On minimizing the training set fill distance in machine learning regression
Paolo Climaco, Jochen Garcke
TL;DR
The paper addresses regression with costly labeling by showing that minimizing the training-set fill distance via Farthest Point Sampling (FPS) yields a bound on the maximum prediction error that scales linearly with the fill distance $h_{\mathcal{L}_{\mathcal{X}},\mathcal{D}_{\mathcal{X}}}$. It develops a model-agnostic theoretical framework and verifies it empirically on QM7, QM8, QM9, and rMD17, demonstrating substantial reductions in the maximum error for several regression models, particularly at low data budgets. It further shows that for Gaussian-kernel regression, FPS can improve numerical stability by increasing the kernel matrix minimum eigenvalue through larger separation distances.
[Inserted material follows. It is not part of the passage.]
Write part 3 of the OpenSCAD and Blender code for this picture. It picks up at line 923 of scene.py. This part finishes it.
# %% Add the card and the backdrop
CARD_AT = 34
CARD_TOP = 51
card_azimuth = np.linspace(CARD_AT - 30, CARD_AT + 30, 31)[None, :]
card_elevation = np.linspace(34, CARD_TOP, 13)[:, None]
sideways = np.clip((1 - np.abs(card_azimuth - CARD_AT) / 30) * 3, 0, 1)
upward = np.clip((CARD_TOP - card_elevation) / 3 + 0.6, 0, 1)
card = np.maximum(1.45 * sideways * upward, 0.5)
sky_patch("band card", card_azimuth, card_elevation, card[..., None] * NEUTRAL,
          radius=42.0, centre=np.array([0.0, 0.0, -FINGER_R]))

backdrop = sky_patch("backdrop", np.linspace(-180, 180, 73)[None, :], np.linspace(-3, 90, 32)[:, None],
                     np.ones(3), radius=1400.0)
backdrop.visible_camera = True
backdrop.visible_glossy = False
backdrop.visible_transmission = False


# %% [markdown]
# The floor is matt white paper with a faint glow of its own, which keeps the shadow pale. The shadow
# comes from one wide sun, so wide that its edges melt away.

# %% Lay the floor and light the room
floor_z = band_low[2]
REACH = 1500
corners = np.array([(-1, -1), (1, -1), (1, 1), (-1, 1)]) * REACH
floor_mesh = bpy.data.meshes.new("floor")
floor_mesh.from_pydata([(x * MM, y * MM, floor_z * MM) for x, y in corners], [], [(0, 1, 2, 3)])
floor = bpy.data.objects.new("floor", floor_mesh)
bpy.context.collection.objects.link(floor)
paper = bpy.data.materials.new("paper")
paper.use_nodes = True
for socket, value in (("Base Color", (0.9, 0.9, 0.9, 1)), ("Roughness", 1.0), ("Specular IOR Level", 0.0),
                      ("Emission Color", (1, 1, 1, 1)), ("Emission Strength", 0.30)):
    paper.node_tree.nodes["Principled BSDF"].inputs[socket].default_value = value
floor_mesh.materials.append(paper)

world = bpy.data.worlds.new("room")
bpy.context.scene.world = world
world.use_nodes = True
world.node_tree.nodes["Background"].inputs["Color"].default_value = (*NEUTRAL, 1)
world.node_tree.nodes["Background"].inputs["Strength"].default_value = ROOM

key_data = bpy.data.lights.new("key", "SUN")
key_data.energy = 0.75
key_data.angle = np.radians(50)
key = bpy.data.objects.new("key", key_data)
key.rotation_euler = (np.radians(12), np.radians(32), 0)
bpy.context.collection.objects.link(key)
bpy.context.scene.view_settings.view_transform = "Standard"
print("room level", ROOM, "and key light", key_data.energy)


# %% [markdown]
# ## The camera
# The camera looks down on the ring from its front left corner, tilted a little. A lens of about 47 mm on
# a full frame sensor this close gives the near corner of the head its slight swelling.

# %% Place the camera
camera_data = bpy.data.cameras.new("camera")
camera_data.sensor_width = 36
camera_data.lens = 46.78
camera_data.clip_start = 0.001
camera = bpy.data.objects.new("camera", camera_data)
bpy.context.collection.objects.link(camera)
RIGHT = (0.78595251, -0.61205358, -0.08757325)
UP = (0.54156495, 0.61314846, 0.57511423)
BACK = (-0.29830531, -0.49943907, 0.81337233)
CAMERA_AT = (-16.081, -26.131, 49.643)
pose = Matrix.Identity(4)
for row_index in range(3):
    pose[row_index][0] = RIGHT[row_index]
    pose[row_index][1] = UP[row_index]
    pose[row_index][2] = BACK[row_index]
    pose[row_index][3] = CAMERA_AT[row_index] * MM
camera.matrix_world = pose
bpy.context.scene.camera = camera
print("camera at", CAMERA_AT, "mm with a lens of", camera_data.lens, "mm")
The findings underline FPS as a data-efficient, robust sampling strategy with practical impact in domains like molecular property prediction, while acknowledging that benefits depend on data correlations between feature and label spaces and that improvements in average error are not guaranteed.
Abstract
For regression tasks one often leverages large datasets for training predictive machine learning models. However, using large datasets may not be feasible due to computational limitations or high data labelling costs. Therefore, suitably selecting small training sets from large pools of unlabelled data points is essential to maximize model performance while maintaining efficiency. In this work, we study Farthest Point Sampling (FPS), a data selection approach that aims to minimize the fill distance of the selected set. We derive an upper bound for the maximum expected prediction error, conditional to the location of the unlabelled data points, that linearly depends on the training set fill distance. For empirical validation, we perform experiments using two regression models on three datasets. We empirically show that selecting a training set by aiming to minimize the fill distance, thereby minimizing our derived bound, significantly reduces the maximum prediction error of various regression models, outperforming alternative sampling approaches by a large margin. Furthermore, we show that selecting training sets with the FPS can also increase model stability for the specific case of Gaussian kernel regression approaches.